I carabinieri hanno rintracciato e portato in caserma uno dei presunti aggressori del senegalese di 19 anni picchiato da un gruppo di uomini mentre si trovava davanti a un bar a Partinico. Il branco lo avrebbe prima offeso e insultato, per poi passare alle vie di fatto, causandogli ferite alla bocca e alle orecchie. Dopo il pestaggio il 19enne è stato ascoltato dai carabinieri che hanno fatto partire le indagini e sono riusciti a risalire a uno dei protagonisti, che dopo essere stato interrogato è stato denunciato. Si tratta di un 34enne di Partinico. “E’ considerato responsabile dei reati di lesioni personali aggravate dall’odio raziale”, spiegano i carabinieri della compagnia di Partinico. Le indagini hanno consentito di individuare l’uomo, il cui coinvolgimento nei fatti è stato confermato da diverse testimonianze.

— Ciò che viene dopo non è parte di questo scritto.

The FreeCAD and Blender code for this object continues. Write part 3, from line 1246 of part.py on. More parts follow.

Il giovane senegalese, arrivato in Sicilia nel 2016 e ospite di una comunità, è stato preso in cura dai medici dell’ospedale Civico e dimesso con 7 giorni di prognosi. L’aggressione gli ha provocato ferite guaribili in sette giorni. La vittima del pestaggio ha raccontato di essere stato avvicinato da un gruppo nei pressi di piazza Caterina. Erano in sette contro uno. Prima gli hanno tirato con violenza le orecchie, dicendogli: “Vattene via sporco negro”. Poi mentre uno del gruppo lo teneva fermo gli altri lo prendevano a calci e pugni. Dopo la violenza subita il diciannovenne ha presentato una denuncia ai carabinieri. “Non ho reagito – ha raccontato il senegalese – perché non alzo le mani. Mi potevo difendere, ma gli educatori della comunità mi hanno insegnato che non si alzano le mani”.

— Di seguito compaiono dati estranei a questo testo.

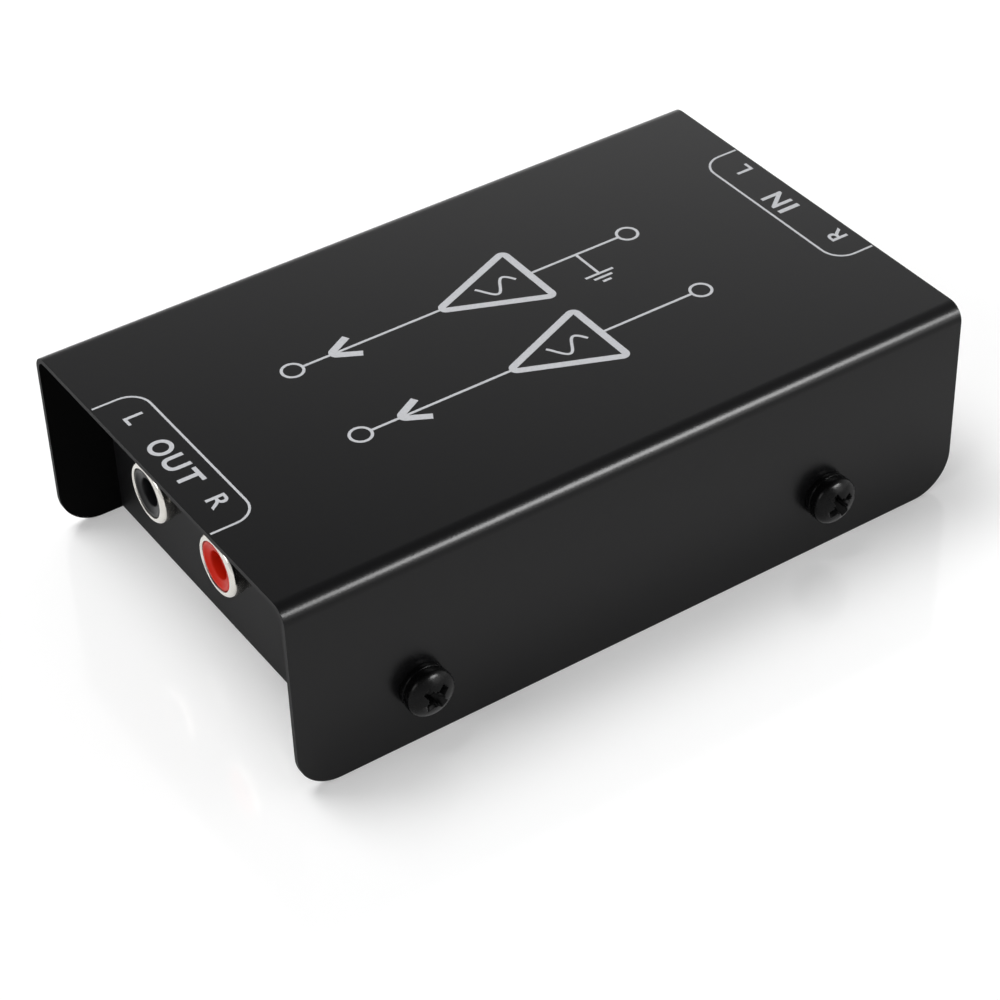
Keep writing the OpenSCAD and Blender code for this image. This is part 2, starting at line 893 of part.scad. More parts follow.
module coupling_capacitors() {
  color("#2b2b30")
    for (x = coupling_x, side = sides)
      translate([x, side * coupling_row, 0])
        can(coupling_can_diameter, coupling_can_height);
}

module film_capacitors() {
  color("#b5322a")
    for (x = film_x, side = sides)
      translate([x - film_thickness / 2, side * film_row - film_length / 2, board_top])
        cube([film_thickness, film_length, film_height]);
}

// Lacquered body with a bulge over each end cap
module resistor_bodies() {
  cap_length = resistor_length / 5;
  waist = 0.84 * resistor_diameter;
  color("#6fa8c9")
    for (x = resistor_x, side = sides)
      translate([x, side * resistor_row, resistor_axis])
        rotate([90, 0, 0]) {
          cylinder(d = waist, h = resistor_length, center = true);
          for (end = sides)
            translate([0, 0, end * (resistor_length - cap_length) / 2])
              cylinder(d = resistor_diameter, h = cap_length, center = true);
        }
}

module polarity_diode() {
  color("#1a1a1c")
    translate([diode_x, diode_y, diode_axis])
      rotate([90, 0, 0])
        cylinder(d = diode_diameter, h = diode_length, center = true);
}

// Wire from the end of a lying body, over a ball at the corner and down through the board
module bent_lead(place, body_end, height) {
  lead(place, height);
  translate([place[0], place[1], height])
    sphere(d = lead_diameter);
  translate([place[0], (place[1] + body_end) / 2, height])
    rotate([90, 0, 0])
      cylinder(d = lead_diameter, h = abs(place[1] - body_end), center = true);
}

module component_leads() {
  color("#c9c9cc") {
    for (x = resistor_x, s = sides, e = sides)
      bent_lead([x, s * resistor_row + e * resistor_lead_span / 2],
                s * resistor_row + e * resistor_length / 2, resistor_axis);
    for (e = sides)
      bent_lead([diode_x, diode_y + e * diode_lead_span / 2], diode_y + e * diode_length / 2, diode_axis);
    for (place = concat(film_leads, coupling_leads, supply_leads))
      lead(place, board_top);
    for (place = regulator_leads)
      lead(place, board_top + regulator_lift);
  }
}

// ---- Nodes ----

top_cover();
base_tray();
cover_screws();
circuit_board();
board_standoffs();
board_screws();
socket_block(-1);  // output_socket_block
socket_shells(-1);  // output_shells
color("#1a1a1c") socket_insulator(-1, socket_y[0]);  // output_insulator_left
color("#c0341f") socket_insulator(-1, socket_y[1]);  // output_insulator_right
centre_contacts(-1);  // output_centre_contacts
ground_tabs(-1);  // output_ground_tabs
socket_block(1);  // input_socket_block
socket_shells(1);  // input_shells
color("#1a1a1c") socket_insulator(1, socket_y[0]);  // input_insulator_left
color("#c0341f") socket_insulator(1, socket_y[1]);  // input_insulator_right
centre_contacts(1);  // input_centre_contacts
ground_tabs(1);  // input_ground_tabs
ground_post();
ground_lug();
ground_wire();
tooth_washer();
lock_nut();
clamp_washer();
thumb_nut();
power_socket_body();
power_socket_pin();
power_socket_contact();
amplifier_chip();
chip_socket();
chip_pins();
voltage_regulator();
supply_capacitors();
coupling_capacitors();
film_capacitors();
resistor_bodies();
polarity_diode();
component_leads();
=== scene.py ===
"""Dresses the phono preamp: a folded black cover over a tray, with two phono sockets at each end.

Lengths in the classes are millimetres. Meshes are made in metres in the frame's own axes: +X points
to the input end, -Y to the front flange and +Z up, with the origin in the middle of the underside.
"""

import logging
import math
from abc import ABC, abstractmethod
from collections.abc import Iterable, Sequence
from dataclasses import dataclass, field
from enum import Enum
from typing import Any

import bmesh
import bpy
from bmesh.types import BMesh, BMVert
from bpy.types import Material, Mesh, Node, NodeSocket, NodeTree, Object
from mathutils import Euler, Matrix, Vector


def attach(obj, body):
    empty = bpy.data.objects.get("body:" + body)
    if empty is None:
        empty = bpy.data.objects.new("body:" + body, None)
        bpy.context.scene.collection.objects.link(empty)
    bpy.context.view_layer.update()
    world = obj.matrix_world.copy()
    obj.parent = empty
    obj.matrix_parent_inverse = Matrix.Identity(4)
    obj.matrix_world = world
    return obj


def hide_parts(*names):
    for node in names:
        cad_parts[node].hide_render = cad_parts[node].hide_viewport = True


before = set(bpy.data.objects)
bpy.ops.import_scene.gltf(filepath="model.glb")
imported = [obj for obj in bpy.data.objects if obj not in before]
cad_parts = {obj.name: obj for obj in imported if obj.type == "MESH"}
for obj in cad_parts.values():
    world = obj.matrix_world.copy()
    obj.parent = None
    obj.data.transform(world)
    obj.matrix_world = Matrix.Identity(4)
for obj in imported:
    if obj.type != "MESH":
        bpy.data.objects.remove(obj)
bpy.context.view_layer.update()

MM = 0.001
Point2 = tuple[float, float]
Point3 = tuple[float, float, float]
Colour = tuple[float, float, float, float]
# Points along a line, and whether the line closes
Line2 = tuple[Sequence[Point2], bool]
Line3 = tuple[Sequence[Point3], bool]
# A place in millimetres and the turn of the piece that stands there
Spot = tuple[Point3, Euler]
# What mixes a finish's colours, what stands up in relief, and the relief's depth in millimetres
Pattern = tuple[NodeSocket, NodeSocket | None, float]
WHITE: Colour = (1.0, 1.0, 1.0, 1.0)
STILL = Euler((0, 0, 0))
# Most of a noise lies between these two values
NOISE_RANGE: Point2 = (0.3, 0.7)
# Length of one band of a wave texture whose scale is 1
WAVE_LENGTH = 0.314
SEED = 7
# A metric thread is cut 0.54 of its pitch deep. Its screw line is drawn in this many rings a turn.
THREAD_DEPTH_SHARE = 0.54
RINGS_PER_TURN = 6
# Points round a wire, points along a path's corner, and the angle in degrees that stays sharp on both
WIRE_STEPS = 16
CORNER_STEPS = 8
PATH_CREASE = 35
# Points drawn for each groove of a knurl
KNURL_STEPS = 8
# A CAD node's loose triangles are merged over this length, and its flats over this angle in degrees
MERGE_MM = 0.002
FLAT_ANGLE = 0.4


class Body(Enum):
    """The bodies of the frame that pieces ride on."""

    CASE = "case"
    WASHER = "clamp_washer"
    NUT = "thumb_nut"


class Slot(Enum):
    """The record's material slots."""

    COVER = "powder_coat_cover"
    TRAY = "powder_coat_tray"
    SCREW = "black_oxide_steel"
    NICKEL = "nickel_plate"
    BLACK_INSERT = "gloss_black_insert"
    RED_INSERT = "gloss_red_insert"
    MOULDED = "moulded_black"
    BRONZE = "contact_bronze"
    TINNED = "tinned_copper"
    ZINC = "zinc_steel"
    BOARD = "board_laminate"
    EPOXY = "chip_epoxy"
    BLUE_SLEEVE = "blue_can_sleeve"
    BLACK_SLEEVE = "black_can_sleeve"
    RED_FILM = "red_film_box"
    LACQUER = "resistor_lacquer"
    WIRE = "green_wire_sleeve"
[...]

IL MESSAGGIO DI SOLIDARIETA’ DI MONSIGNOR MICHELE PENNISI, ARCIVESCOVO DI MONREALE
“Esprimo la solidarietà della Chiesa di Monreale nei confronti di questo fratello senegalese che stato aggredito, come esprimo la più ferma condanna nei confronti di quest’atto di razzismo di xenofobia – ha detto Pennisi -. L’atteggiamento dei cristiani e di tanti uomini di buona volontà in Sicilia è caratterizzato dall’accoglienza, dalla protezione umanitaria, dalla promozione della persona umana, dall’integrazione nel territorio e nella nostra cultura. Basti pensare ai soccorsi agli immigrati da parte dei pescatori, dei militari, dei medici, dei volontari, della Caritas, delle associazioni”.

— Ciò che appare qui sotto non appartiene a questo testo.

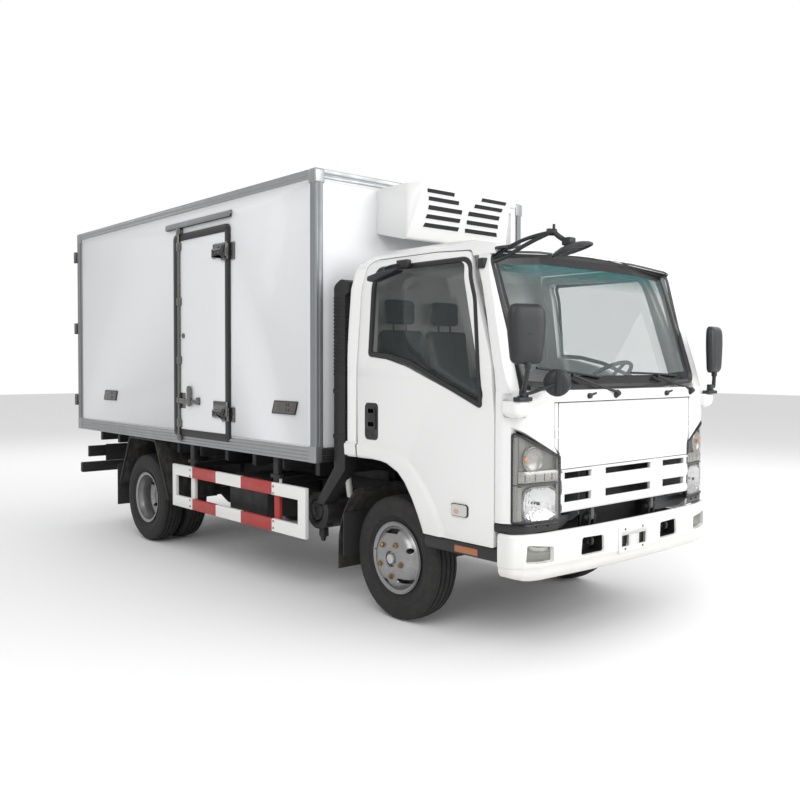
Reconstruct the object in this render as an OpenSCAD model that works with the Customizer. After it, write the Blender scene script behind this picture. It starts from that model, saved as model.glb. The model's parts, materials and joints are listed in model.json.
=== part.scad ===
// Light cab-over refrigerated truck with a tilting cab, an insulated box
// with a side door and two rear doors, steered front wheels and twin rear
// wheels. Every module is drawn with Y measured from the front axle; the
// truck faces -Y and its left side is +X. from_axle() then moves it so that
// the origin lies on the ground at the centre of the whole outline.

/* [Running gear] */
// Distance between the axles
wheelbase = 3360; // [3200:10:3800]
// Outer radius of a tyre
tyre_r = 387.5; // [370:0.5:400]
// Width of a tyre
tyre_w = 200; // [180:1:205]
// Radius of the rim flange
rim_r = 225; // [215:1:235]
// Width over both rim flanges
rim_w = 165; // [150:1:170]
// Outer face of a front rim from the centre line
front_rim_x = 871; // [860:1:885]
// Outer face of the outer rear rim from the centre line
rear_rim_x = 961; // [950:1:970]
// Distance between the middles of two twin tyres
twin_pitch = 232; // [225:1:240]
// Kingpin from the centre line
kingpin_x = 700; // [690:1:705]
// Radius of a kingpin
kingpin_r = 15; // [12:0.5:18]
// Radius of a front spindle
spindle_r = 22; // [18:1:26]
// Radius of a rear axle tube
axle_tube_r = 45; // [38:1:50]
// Reach of a steering arm behind its kingpin
steer_arm = 150; // [120:5:170]

/* [Frame] */
// Half of the width over the frame rails
frame_hw = 350; // [330:1:370]
// Height of a rail
rail_h = 180; // [150:5:190]
// Width of a rail flange
rail_flange = 60; // [45:1:70]
// Thickness of rail and crossmember plate
rail_t = 6; // [5:0.5:10]
// Top of the rails above the ground
rail_top = 750; // [740:5:760]
// Front end of the rails ahead of the axle
rail_front = 1000; // [960:5:1010]
// Width of a leaf spring
spring_w = 60; // [50:1:65]

/* [Insulated box] */
// Length of the box
box_l = 4140; // [3900:10:4400]
// Width of the box
box_w = 2030; // [1980:10:2100]
// Height of the box
box_h = 1960; // [1800:10:2100]
// Underside of the box above the ground
box_z = 931; // [915:1:940]
// Front of the box behind the front axle
box_y = 659; // [640:1:700]
// Thickness of the insulated walls and doors
wall_t = 80; // [60:1:90]
// Thickness of the insulated floor
floor_t = 110; // [90:1:120]
// Height of the aluminium rail along the bottom edge
bottom_rail_h = 100; // [80:1:110]
// Height of the aluminium rail along the top edge
top_rail_h = 60; // [45:1:80]
// Width of the opening for the side door
side_door_w = 800; // [700:5:900]
// Height of the opening for the side door
side_door_h = 1590; // [1400:5:1620]
// Front edge of that opening behind the front of the box
side_door_y = 1150; // [1000:5:1400]
// Sill of that opening above the underside of the box
side_door_sill = 112; // [111:1:160]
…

“A coloro che sono sbarcati nelle nostre coste il nostro compito di cristiani è quello dell’accoglienza, del prendersi cura, vincendo il muro dell’indifferenza, con lo stile del buon samaritano. Siamo chiamati a farci prossimo degli altri, chiunque egli sia e da qualsiasi parte arrivi, qualsiasi problema porti, qualsiasi sia la difficoltà; siamo chiamati a fare sempre il primo passo verso uno stile di accoglienza e di misericordia, a guardare chiunque bussa alla nostra porta con quello che ho detto Gesù: “Ero straniero mi avete accolto”. Ogni forestiero che bussa alla nostra porta è un’occasione di incontro Gesù Cristo, il quale si identifica con lo straniero accolto e rifiutato di ogni epoca.
È necessario allora una rivoluzione culturale: occorre aprirsi alle logiche dell’accoglienza, della solidarietà; bisogna lavorare moltissimo sull’educazione e sulla cultura dell’incontro, fornendo dati reali. Prima ancora del semplice accogliere, oggi è fondamentale creare una cultura dell’accoglienza, correlata alla cultura della mondialità, per creare una globalità umanizzata e umanizzante. Proprio in questi giorni – ha concluso Pennisi – il parroco di Santa Caterina in Partinico (dove è avvenuta l’aggressione) si trova in Africa con un gruppo di volontari, in Tanzania, proprio per aiutare quelle persone sul posto, sia attraverso l’evangelizzazione che attraverso opere di promozione umana e sociale, per farsi che sì che ci sia uno sviluppo e un’attenzione a queste persone, anche in Africa”.